[Chicago] Python for mortgages???

Skip Montanaro skip.montanaro at gmail.com
Mon May 18 16:19:50 CEST 2015


On Mon, May 18, 2015 at 9:08 AM, Rob Kapteyn <robkapteyn at gmail.com> wrote:
> Python is NOT "weakly typed".
> It is "strongly, dynamically typed".
> Once Python determines the type of an object -- it does not change.
>
> Weakly typed languages (like Perl) often create horrible bugs in production
> when real-world data gets
> cast into an unexpected type.  This has given "weak typing" a (deservedly)
> bad reputation.
>
> These bugs never happen with Python.

I will back this up with an example.  I suspect I have outed it here
at least once in the past.
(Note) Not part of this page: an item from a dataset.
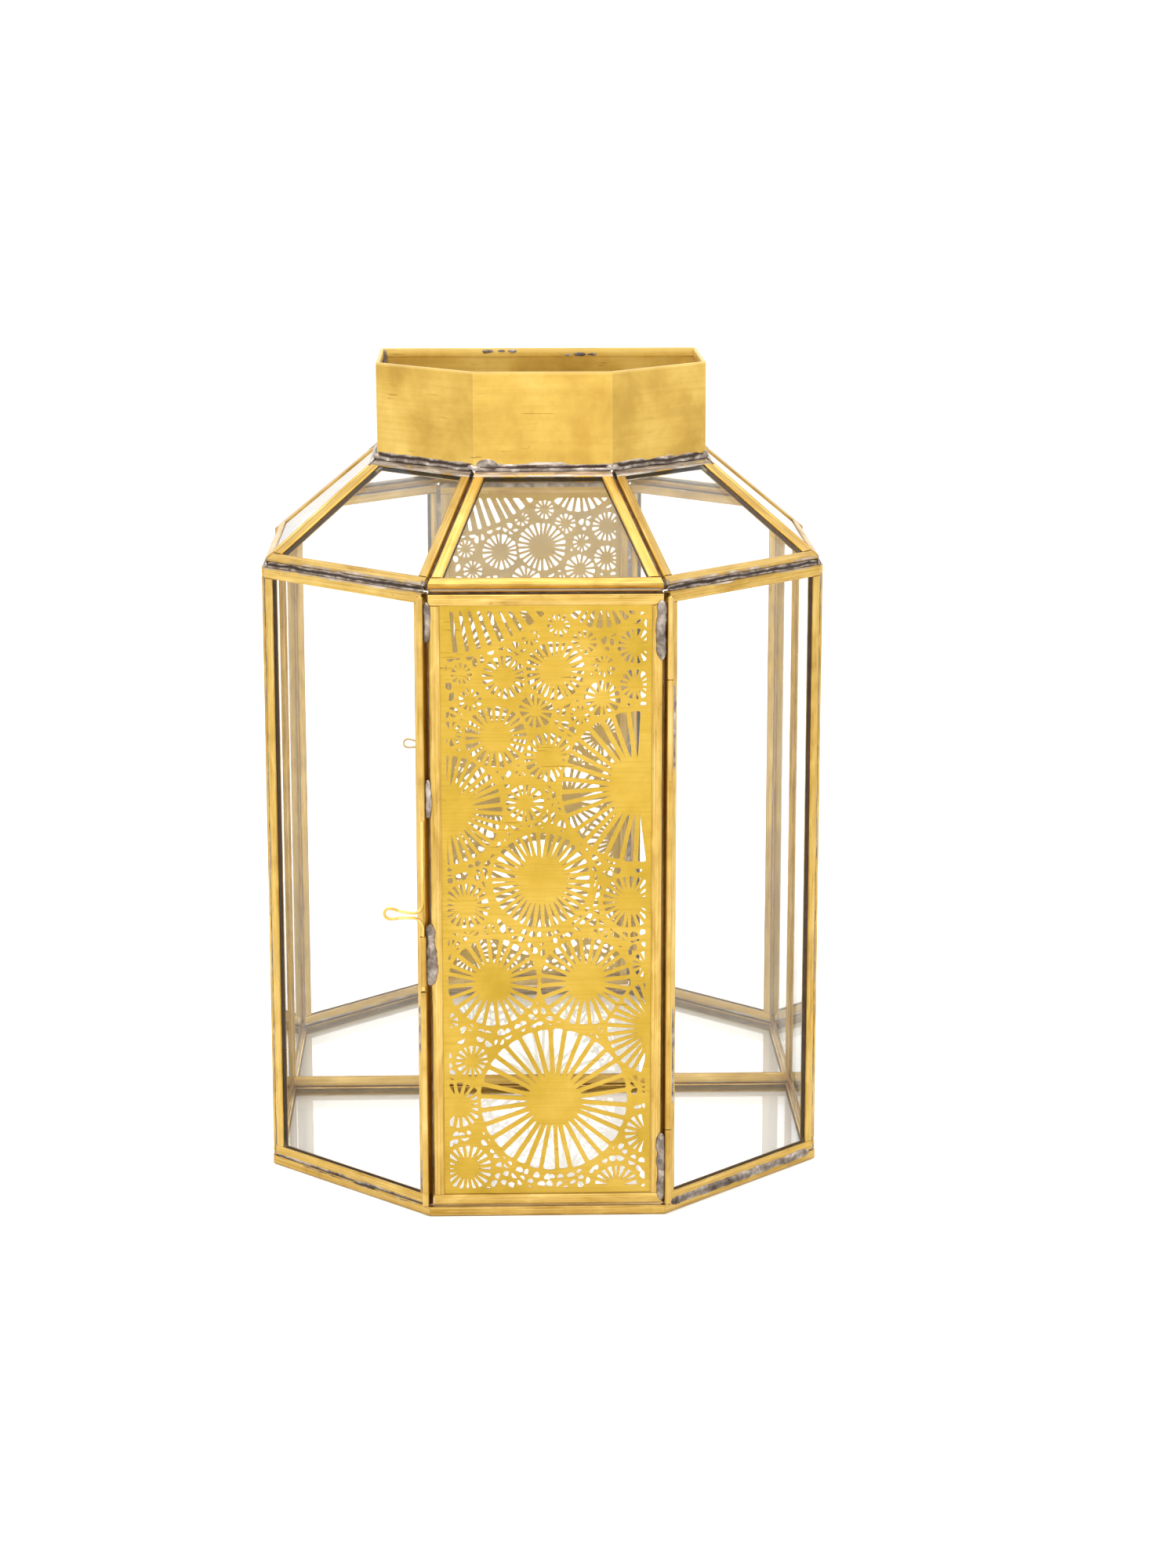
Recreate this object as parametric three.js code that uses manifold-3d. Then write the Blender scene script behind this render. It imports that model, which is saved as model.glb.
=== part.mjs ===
// Table lantern: half an octagon of brass-edged glass panes in front of a flat mirror back,
// a five-pane sloping glass roof, an open brass collar, and a pierced brass door on a wire hinge.
// Millimetres, +Z up. The door faces -Y. The origin is under the middle of the lantern, on the
// surface that it stands on.
import * as THREE from 'three';
import { mergeVertices } from 'three/addons/utils/BufferGeometryUtils.js';
import Module from 'manifold-3d';

const wasm = await Module();
wasm.setup();

// ---------------------------------------------------------------- driving dimensions
const frontWidth = 91.5; // door face, between its two vertical corners
const cornerDepth = frontWidth / Math.SQRT2; // how far each 45 degree face runs back
const sideDepth = 93; // glass side, from its front corner to the back plane
const shoulderHeight = 247.8; // where the walls meet the roof
const roofRise = 36.9;

const collarFront = 53.8;
const collarCorner = 38.9;
const collarSide = 60.4;
const collarHeight = 37.7;
const collarSheet = 0.8;
const hemHeight = 3.6; // the rim's folded edge, inside
const hemThickness = 0.7;

const fit = 0.3; // clearance between pieces that touch
const paneThickness = 3.4; // over the brass channel
const channelFace = 4.2;
const channelWeb = 0.5;
const grooveWidth = 2.6;
const glassThickness = 2.0;
const baseThickness = 3.8;
const doorGap = 0.6; // round the door, more than the fixed panes' seams

const tubeRadius = 1.3;
const boreRadius = 0.9;
const wireRadius = 0.6;
const roundArcs = 8; // a round section has twice as many sides
const overrun = 1; // how far a cut passes the faces that it goes through
const weld = 1e-4; // points nearer than this are the same point

const hinge = { x: 46.8, y: -0.6, bottom: 4.8, low: 35.1, high: 212.7, top: 244.2 };
const latch = { x: -47.3, y: -0.9 };
const latchTubeUpper = [158.7, 244.6];
const latchTubeLower = [93.6, 113.2];
const keeperTube = [5.0, 91.2];
const latchWireTip = 91.7;
const latchWireTop = 222;

const screenSheet = 0.8;
const screenMargin = 2.6; // plain border of the pierced sheet, inside its frame
const petalRib = 1.0; // metal left between two cuts

// ---------------------------------------------------------------- materials
function material(colour, roughness, metalness) {
  return new THREE.MeshStandardMaterial({ color: colour, roughness, metalness });
}

const brass = material(0xdcae54, 0.34, 1);
const sheetBrass = material(0xe2b840, 0.38, 1);
const wireBrass = material(0xe6c060, 0.3, 1);
const silvered = material(0xe8ecec, 0.04, 1);
const glass = material(0xeef6f4, 0.05, 0);

// ---------------------------------------------------------------- solids
function toSolid(geometry) {
  const bare = new THREE.BufferGeometry();
  bare.setAttribute('position', geometry.getAttribute('position'));
  bare.setIndex(geometry.getIndex());
  const merged = mergeVertices(bare, weld);
  return new wasm.Manifold(new wasm.Mesh({
    numProp: 3,
    vertProperties: merged.getAttribute('position').array,
    triVerts: new Uint32Array(merged.getIndex().array),
  }));
}

function toGeometry(solid) {
  const mesh = solid.getMesh();
  const geometry = new THREE.BufferGeometry();
  geometry.setAttribute('position', new THREE.BufferAttribute(mesh.vertProperties, 3));
  geometry.setIndex(new THREE.BufferAttribute(mesh.triVerts, 1));
  geometry.computeVertexNormals();
  return geometry;
}

// A flat slab of the outline, whose faces are at the heights low and high.
function slab(outline, low, high) {
  const geometry = new THREE.ExtrudeGeometry(new THREE.Shape(outline), {
    depth: high - low,
    bevelEnabled: false,
  });
  return geometry.translate(0, 0, low);
}

// A convex anticlockwise outline with each edge moved inwards by its own distance.
function inset(outline, distances) {
  const count = outline.length;
  const lines = outline.map((point, i) => {
    const along = outline[(i + 1) % count].clone().sub(point).normalize();
    const inward = new THREE.Vector2(-along.y, along.x);
    const distance = Array.isArray(distances) ? distances[i] : distances;
    return { point: point.clone().addScaledVector(inward, distance), along };
  });
  return lines.map((line, i) => {
    const before = lines[(i + count - 1) % count];
    const apart = line.point.clone().sub(before.point);
    const reach = apart.cross(line.along) / before.along.cross(line.along);
    return before.point.clone().addScaledVector(before.along, reach);
  });
}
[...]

If you've seen this before, my apologies.
Just hit 'D'...

Way BITD, I wrote and maintained an online concert calendar.  When I
first started, the frontend and backend were both written in Python.
Our technology was eventually bought by another small company whose
frontend was written in Perl.  Merging the two wasn't terribly
difficult, as my frontend and backend communicated using XML-RPC.
Problem was, I expected band/musician names to be represented as
strings.  Very early in the process, the Perl frontend coerced the
band name "311 <http://www.311.com/band>" to a number.  Hilarity
ensued in the backend.
Initially, I had no control over the frontend software, so I wound up
special-casing such issues at the interface of the backend.